In another hit to the industry, authorities are cracking down on censorship as they take reign of the region’s video scene.

Film sector under fire

In their latest national security push, Hong Kong authorities will begin scanning old films to ensure they don’t breach newly imposed censorship laws.

It’s the latest round of measures in a large-scale crackdown designed to discover and punish Beijing’s critics and political opponents.

The move was implemented by authorities following the largely violent democracy protests which overran the city two years ago.

Initially, authorities previously announced that all future films would be scrutinised back in June.

However, this latest update goes even further.

What new regulations are in place now?

The new regulations enforce that all films released before the crackdown will also be scanned. 

Hong Kong’s national security laws are designed to prevent any material or behaviour that is considered to be secession, subversion, terrorism or collusion with foreign forces.

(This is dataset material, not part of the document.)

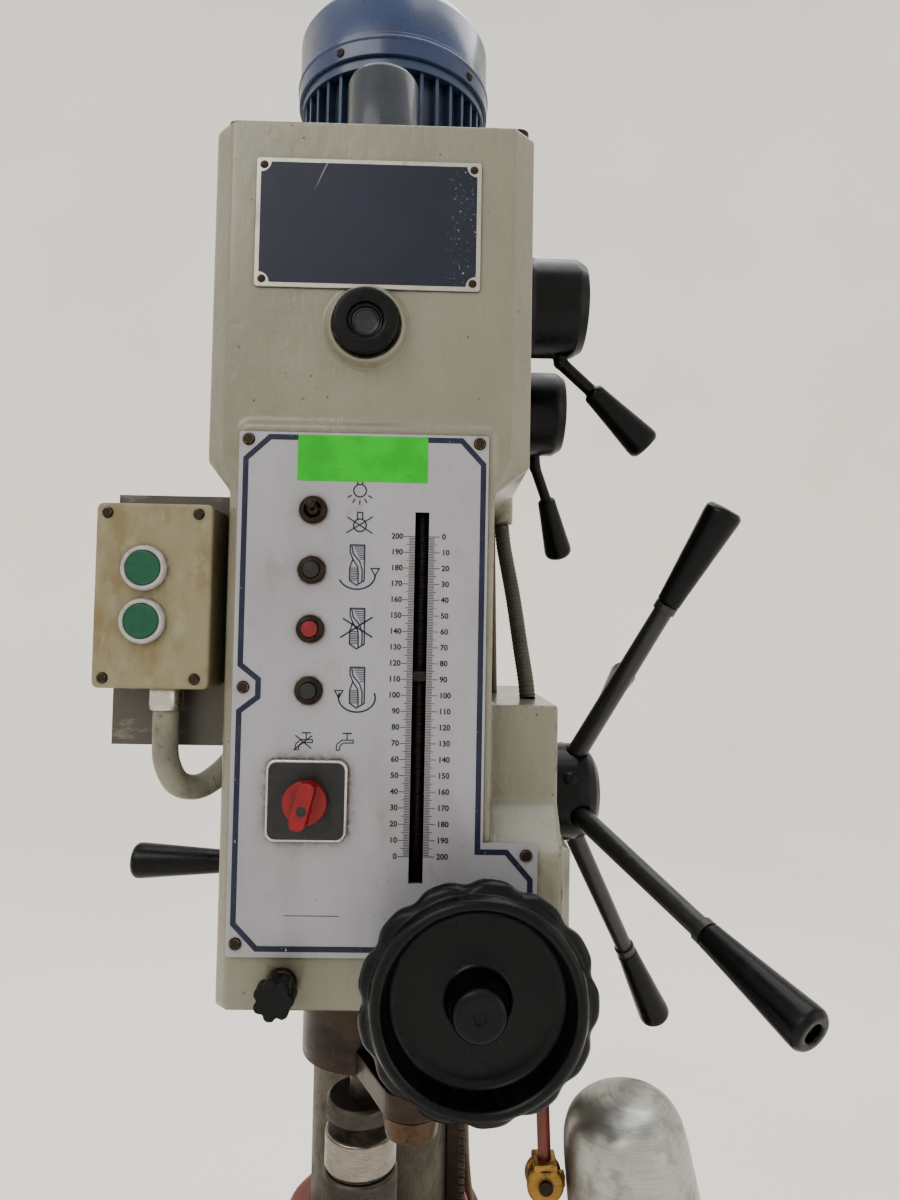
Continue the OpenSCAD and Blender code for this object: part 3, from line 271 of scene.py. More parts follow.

Almost all of the individuals who have been arrested under the new measures so far are pro-democracy supporters. 

Those charged can face up to three years behind bars under the new law, while also paying $177 thousand Australian dollars in fines. 

Additionally, venues caught showing films that failed to receive green-light approval will have their viewing licenses revoked. 

Hong Kong follows suit

The new laws will draw on similarities of China’s ruling in regards to the release of films.

Yet some believe this is a drawback for the region renowned for their historically cultural film scene. 

It has also had repercussions on film and documentary companies, with many cancelling a number of recent or upcoming productions and costing the sector thousands. 

Yet, while it’s just another fallback for the film industry, Hong Kong’s strict nature in relation to security laws should come as no surprise.

Earlier this year, Hong Kong media was targeted in pro-democracy newspaper raids.

An army of 500 police officers raided the computers and notebooks of journalists, looking for content that breached national security.